◆ **Input records**

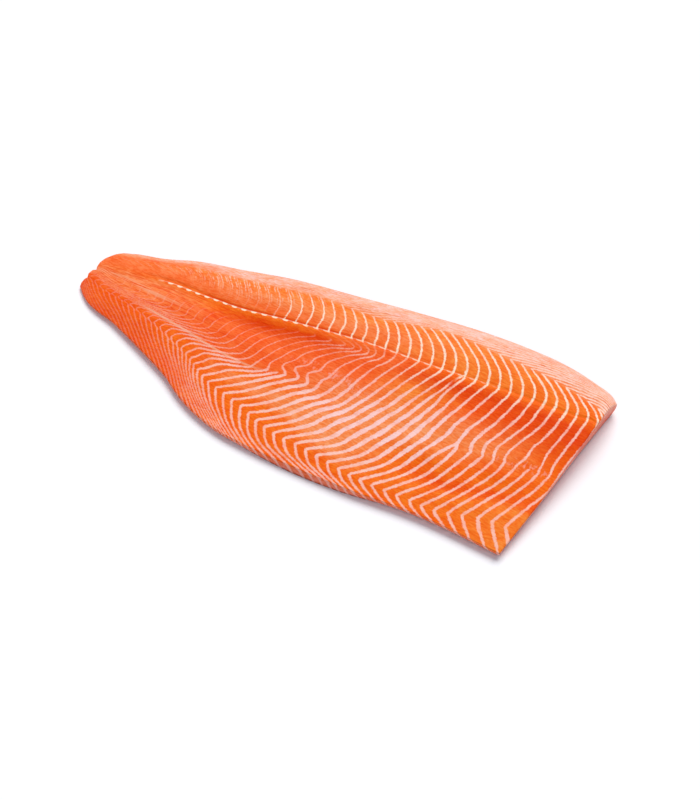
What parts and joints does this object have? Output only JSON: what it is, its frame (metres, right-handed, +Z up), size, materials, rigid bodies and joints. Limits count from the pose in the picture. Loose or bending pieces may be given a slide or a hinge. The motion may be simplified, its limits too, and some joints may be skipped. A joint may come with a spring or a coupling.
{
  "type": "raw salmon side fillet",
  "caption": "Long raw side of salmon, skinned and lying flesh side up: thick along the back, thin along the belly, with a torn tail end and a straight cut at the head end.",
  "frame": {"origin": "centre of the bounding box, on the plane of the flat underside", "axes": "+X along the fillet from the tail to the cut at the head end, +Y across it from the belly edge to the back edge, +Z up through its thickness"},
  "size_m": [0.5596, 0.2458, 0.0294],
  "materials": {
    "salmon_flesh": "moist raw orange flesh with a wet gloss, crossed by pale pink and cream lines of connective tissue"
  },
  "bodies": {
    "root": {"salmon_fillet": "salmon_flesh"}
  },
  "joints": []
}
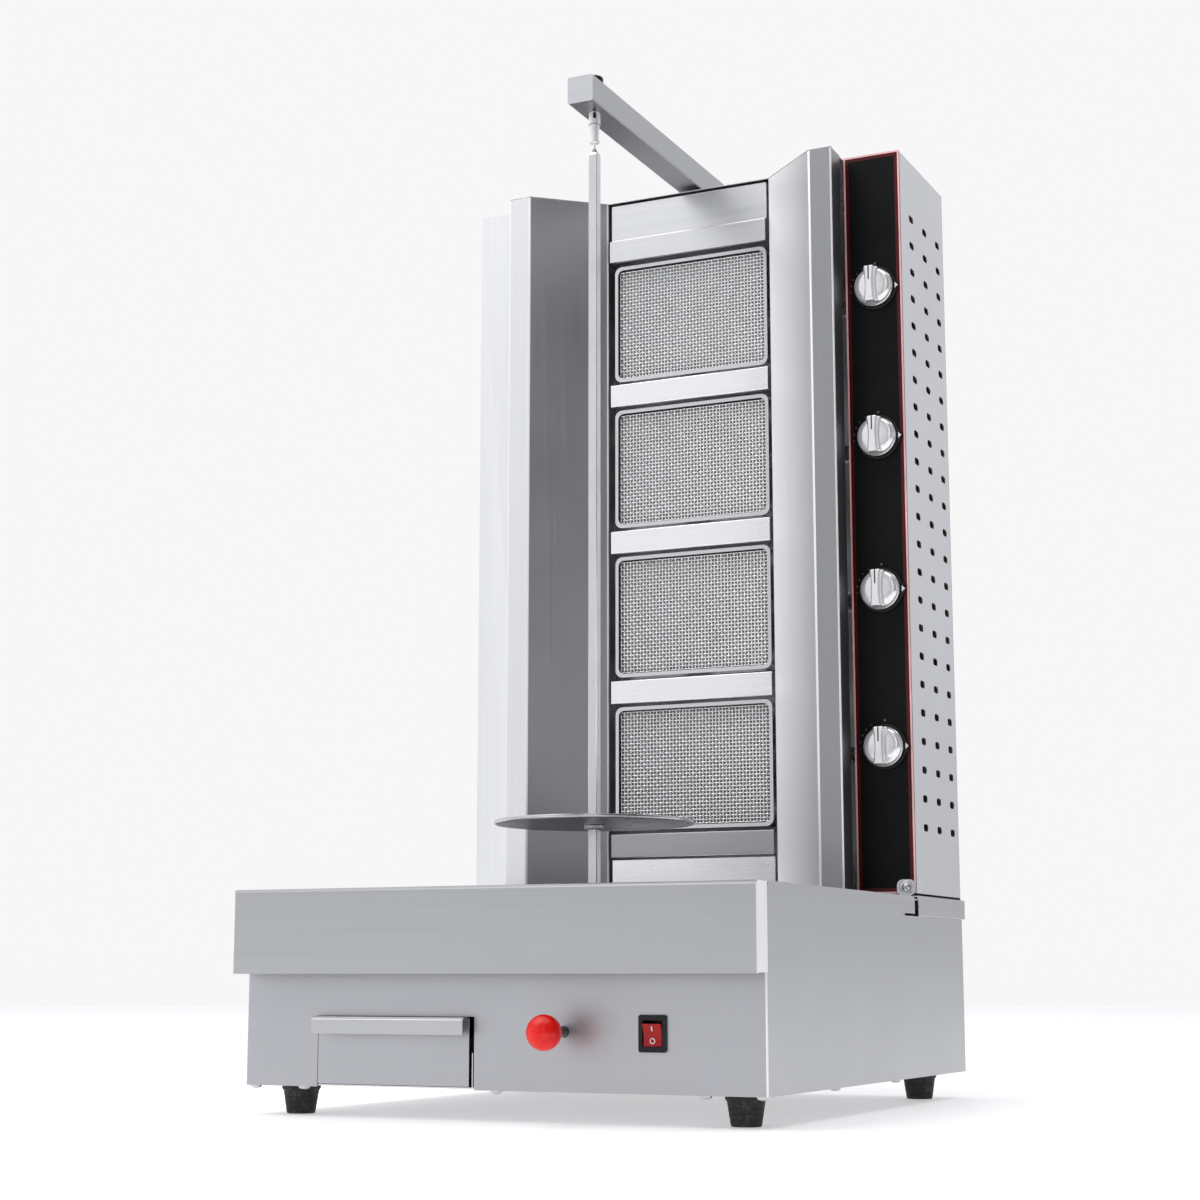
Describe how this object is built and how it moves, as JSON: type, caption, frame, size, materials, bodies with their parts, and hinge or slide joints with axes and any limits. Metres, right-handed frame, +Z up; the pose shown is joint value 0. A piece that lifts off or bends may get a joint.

◆ **Directions for this task**
Please reproduce every line of the material word for word.

◆ **Solution to this task**
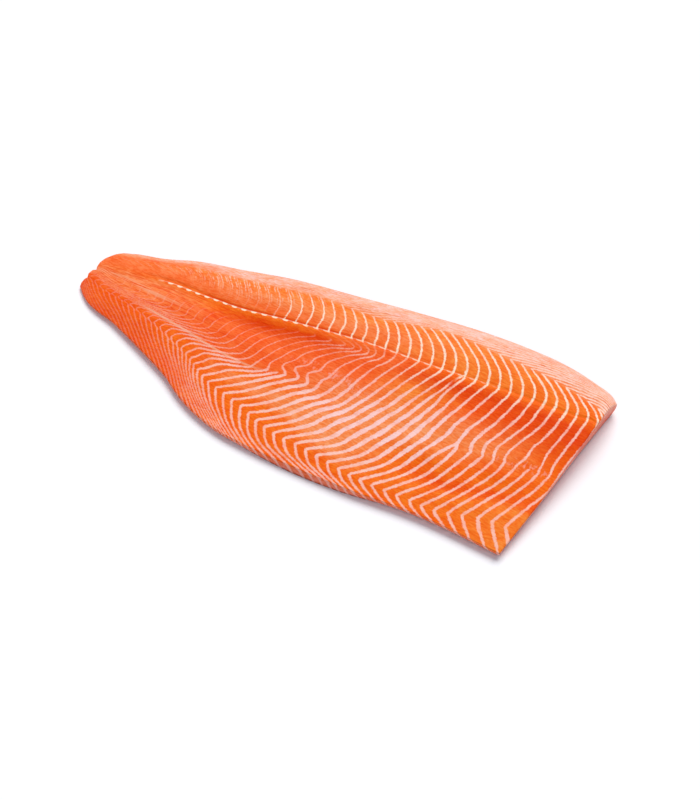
What parts and joints does this object have? Output only JSON: what it is, its frame (metres, right-handed, +Z up), size, materials, rigid bodies and joints. Limits count from the pose in the picture. Loose or bending pieces may be given a slide or a hinge. The motion may be simplified, its limits too, and some joints may be skipped. A joint may come with a spring or a coupling.
{
  "type": "raw salmon side fillet",
  "caption": "Long raw side of salmon, skinned and lying flesh side up: thick along the back, thin along the belly, with a torn tail end and a straight cut at the head end.",
  "frame": {"origin": "centre of the bounding box, on the plane of the flat underside", "axes": "+X along the fillet from the tail to the cut at the head end, +Y across it from the belly edge to the back edge, +Z up through its thickness"},
  "size_m": [0.5596, 0.2458, 0.0294],
  "materials": {
    "salmon_flesh": "moist raw orange flesh with a wet gloss, crossed by pale pink and cream lines of connective tissue"
  },
  "bodies": {
    "root": {"salmon_fillet": "salmon_flesh"}
  },
  "joints": []
}
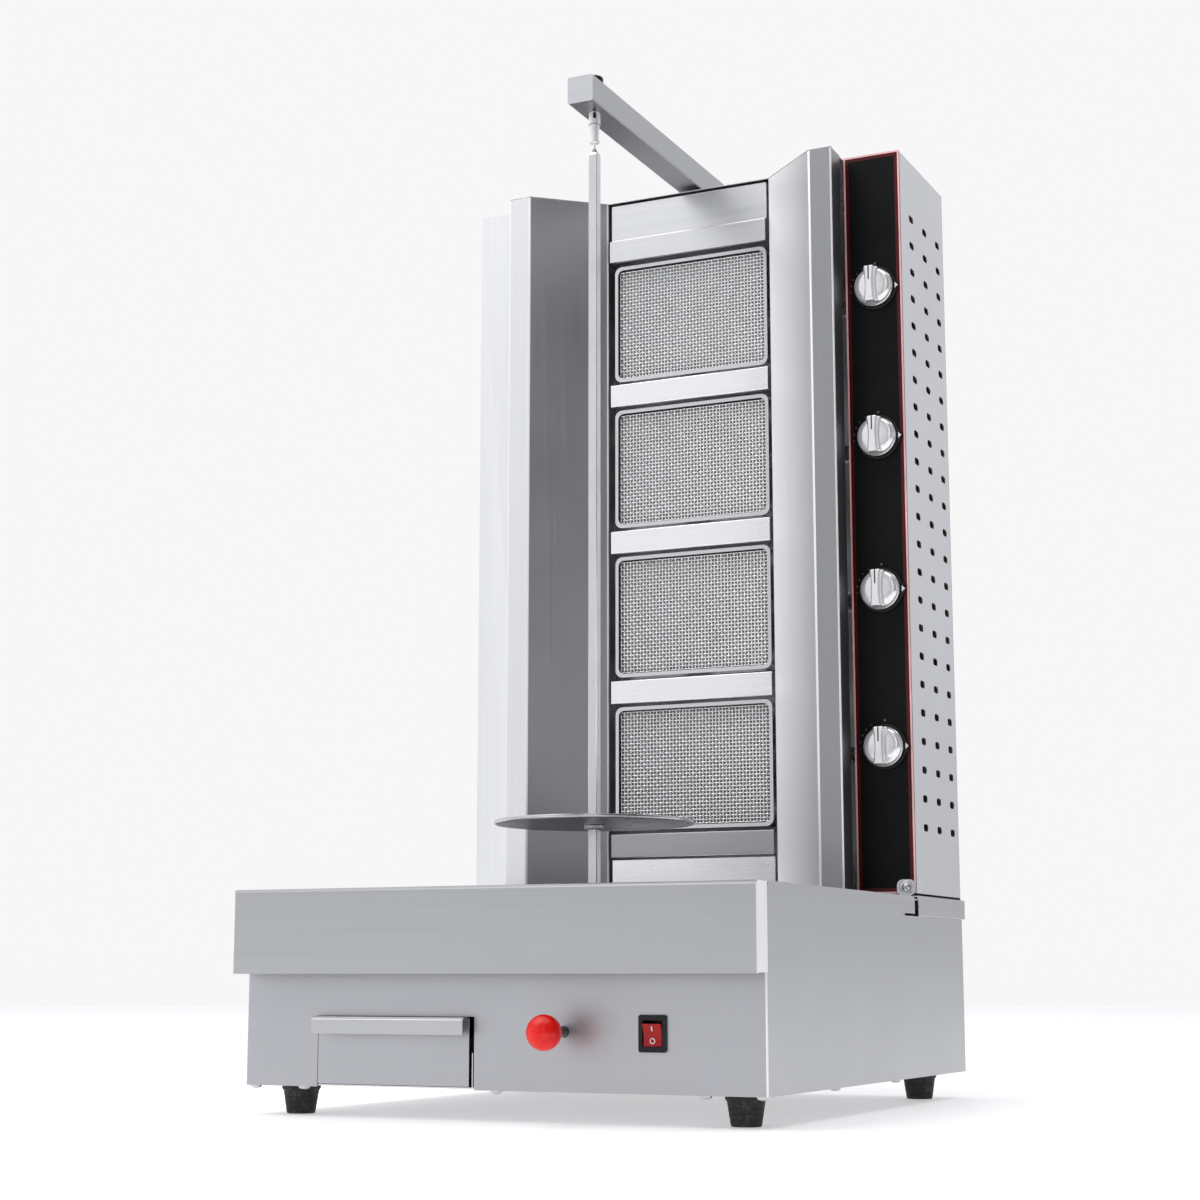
Describe how this object is built and how it moves, as JSON: type, caption, frame, size, materials, bodies with their parts, and hinge or slide joints with axes and any limits. Metres, right-handed frame, +Z up; the pose shown is joint value 0. A piece that lifts off or bends may get a joint.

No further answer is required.